What distinguishes Stigers from many jazz singers today is his ability to craft and create beautiful music of his own. For I Think It's Going to Rain Today, he wrote two original tracks with Larry Goldings, the album's keyboardist and arranger, as well as Stigers's co-producer. "Our writing style is simple - Larry sends me a CD with some musical ideas, and I get to work writing lyrics for the ones I like. It's been a nice collaboration over the past seven or eight years." "Columbus Avenue" is a particularly special song for Stigers: "I met and fell in love with my wife in New York City, where we both lived for many years. She was dancing in a Broadway show at Lincoln Centre at the time, and we met at the fountain in front of the theatre for our first date. We walked up Columbus Avenue together, and by 79th Street I was in love. I never looked back. Coincidentally, later that night, we ended up at a jazz club uptown called Augie's, and who was playing? None other than the Larry Goldings Trio. Romance and symmetry!"

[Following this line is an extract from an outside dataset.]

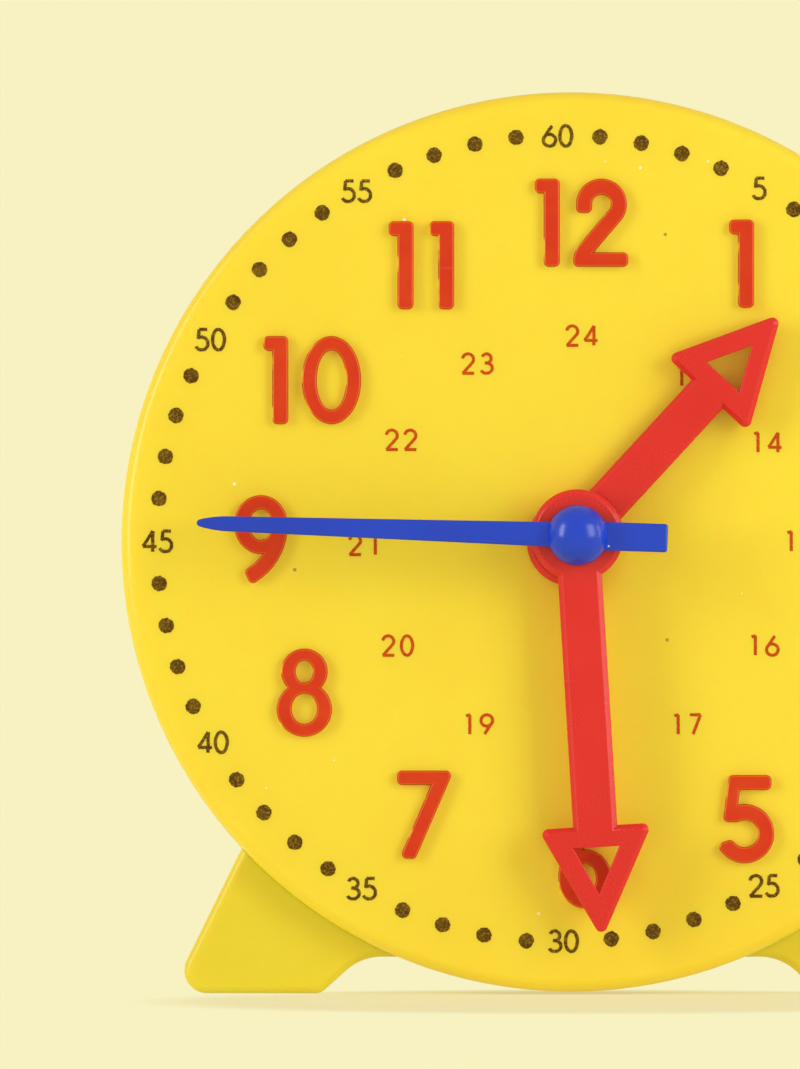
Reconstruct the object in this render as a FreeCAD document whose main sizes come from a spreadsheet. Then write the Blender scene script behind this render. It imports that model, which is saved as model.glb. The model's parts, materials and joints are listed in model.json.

"Lullaby On The Hudson" is another song written from the heart, a love song for Stigers' daughter, Ruby. "When she was born we lived in a house overlooking the Hudson River, just north of New York. On Ruby's first night at home, after she was born, I stayed up all night with her in the nursery so my wife could rest. Ruby and I spent the night dozing and getting to know each other between bottle feedings, as the Hudson River iced over outside in the deepfreeze of February. It was the greatest night of my life."

All in all, I Think It's Going to Rain Today, is another daring and emotionally-driven step forward for an artist who, throughout his career, has consistently refused to look back.